In 1966, in her acceptance speech for the National Book Award for The Collected Stories, Porter described herself as a "disappointed idealist." All of Porter’s work is characterized by a painful tension between an impulse toward idealizing and mythologizing, and betrayal and disappointment. The line between fiction and truth is one that Porter returned to again and again, as she explored the active revision of history through personal and cultural myths, the passing of old orders and traditions into the excitement, chaos and disappointments of the new, in both her art and her life.

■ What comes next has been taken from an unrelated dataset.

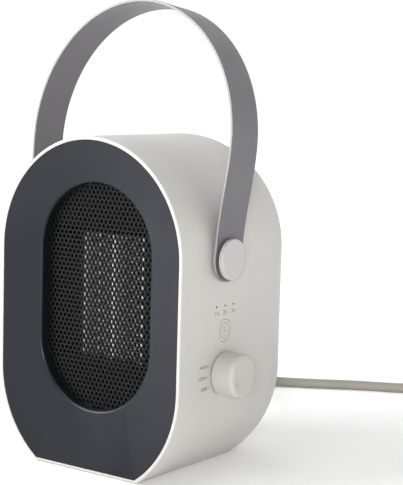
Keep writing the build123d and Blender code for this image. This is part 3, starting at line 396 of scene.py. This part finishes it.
clock = bmesh.new()
add_ring(clock, (BUTTON_X, BUTTON_Y, BUTTON_Z), 0.0054, 0.00585)
add_bar(clock, BUTTON_X, (-0.0276, 0.1132), (-0.0276, 0.1086), 0.0004)
add_bar(clock, BUTTON_X, (-0.0278, 0.1088), (-0.0246, 0.1088), 0.0004)
finish_print(print_mark("clock_mark", clock), "button", pale_ink)

pointer = bmesh.new()
POINTER = (KNOB_Y - 0.0096 * cos(radians(30)), KNOB_Z - 0.0096 * sin(radians(30)))
add_ring(pointer, (KNOB_X - 0.00025, *POINTER), 0.00102, 0.00158)
add_ring(pointer, (KNOB_X, POINTER[0], POINTER[1] + 0.0030), 0.00001, 0.0003, 12)
finish_print(print_mark("pointer_mark", pointer), "knob", pale_ink)


# ---------------------------------------------------------------- floor, light and sky
def make_floor():
    data = bpy.data.meshes.new("floor")
    form = bmesh.new()
    bmesh.ops.create_grid(form, x_segments=1, y_segments=1, size=12)
    form.to_mesh(data)
    form.free()
    floor = bpy.data.objects.new("floor", data)
    bpy.context.scene.collection.objects.link(floor)
    paint = Material("floor_paint", 0.8)
    paint.colour(paint.ramp(paint.noise(3.0), (0.90, 0.90, 0.90), (0.92, 0.92, 0.92)))
    # the far floor is lit up a little, so that it meets the white background without a line
    distance = paint.node("ShaderNodeVectorMath", operation="LENGTH")
    paint.link(paint.place, distance.inputs[0])
    rise = paint.node("ShaderNodeMapRange", interpolation_type="SMOOTHSTEP")
    rise.inputs["From Min"].default_value, rise.inputs["From Max"].default_value = 0.25, 1.1
    rise.inputs["To Min"].default_value, rise.inputs["To Max"].default_value = 0.12, 0.5
    paint.link(distance.outputs["Value"], rise.inputs["Value"])
    paint.shader.inputs["Emission Color"].default_value = (1, 1, 1, 1)
    paint.link(rise.outputs["Result"], paint.shader.inputs["Emission Strength"])
    data.materials.append(paint.material)


def make_light(name, place, target, size, power, colour=(1, 1, 1)):
    data = bpy.data.lights.new(name, "AREA")
    data.shape = "RECTANGLE"
    data.size, data.size_y = size
    data.energy = power
    data.color = colour
    light = bpy.data.objects.new(name, data)
    light.location = place
    light.rotation_euler = (Vector(target) - Vector(place)).to_track_quat("-Z", "Y").to_euler()
    bpy.context.scene.collection.objects.link(light)


def make_sky():
    """White all round, and a little darker on the right."""
    world = bpy.data.worlds.new("studio")
    world.use_nodes = True
    tree = world.node_tree
    background = tree.nodes["Background"]
    background.inputs["Color"].default_value = (1, 1, 1, 1)
    place = tree.nodes.new("ShaderNodeTexCoord")
    aside = tree.nodes.new("ShaderNodeVectorMath")
    aside.operation = "DOT_PRODUCT"
    aside.inputs[1].default_value = (0.62, -0.74, 0.26)
    fall = tree.nodes.new("ShaderNodeMapRange")
    fall.interpolation_type = "SMOOTHSTEP"
    fall.inputs["From Min"].default_value, fall.inputs["From Max"].default_value = -0.35, 0.75
    fall.inputs["To Min"].default_value, fall.inputs["To Max"].default_value = 1.02, 0.2
    tree.links.new(place.outputs["Generated"], aside.inputs[0])
    tree.links.new(aside.outputs["Value"], fall.inputs["Value"])
    # the sky itself is seen plain white from every side, whatever light it gives
    seen = tree.nodes.new("ShaderNodeLightPath")
    strength = tree.nodes.new("ShaderNodeMath")
    strength.operation = "MAXIMUM"
    tree.links.new(fall.outputs["Result"], strength.inputs[0])
    tree.links.new(seen.outputs["Is Camera Ray"], strength.inputs[1])
    tree.links.new(strength.outputs[0], background.inputs["Strength"])
    bpy.context.scene.world = world


make_floor()
make_light("key", (-1.6, -1.5, 1.35), (0, 0, 0.14), (1.5, 1.5), 60)
make_light("fill", (0.84, -1.2, 0.40), (0, -0.04, 0.13), (0.4, 0.4), 11)
make_light("back", (1.45, 2.0, 0.17), (0, 0, 0.2), (1.3, 0.6), 1.2)
make_light("top", (0.05, -0.50, 0.78), (0.03, -0.06, 0.23), (0.3, 0.3), 1.2)
make_light("outlet", (0, -0.0605, 0.1268), (0, 0, 0.1268), (0.056, 0.094), 0.012)
make_sky()
bpy.context.scene.view_settings.view_transform = "Standard"

# ---------------------------------------------------------------- finish
bpy.context.view_layer.update()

Ultimately Porter’s most fundamental subject may be the impossibility of reconciling dreams with reality, and the imperative of continuing to try: "I shall try to tell the truth, but the result will be fiction," she told a Paris audience in 1934. Ten years later, in the midst of the Second World War, she affirmed the importance of art especially in the midst of global violence and despair:

“In the face of such shape and weight of present misfortune, the voice of the individual artist may seem perhaps of no more consequence than the whirring of a cricket in the grass, but the arts do live continuously, and they live literally by faith; their names and their shapes and their uses and their basic meanings survive unchanged in all that matters through times of interruption, diminishment, neglect; they outlive governments and creeds and societies, even the very civilizations that produce them. They cannot be destroyed altogether because they represent the substance of faith and the only reality. They are what we find again when the ruins are cleared away. And even the smallest and most incomplete offering at this time can be a proud act in defense of that faith."

This book collects the best of Katherine Anne Porter’s small, but far from incomplete, offerings on the altar of that faith, some of the greatest short stories in English of the 20th century.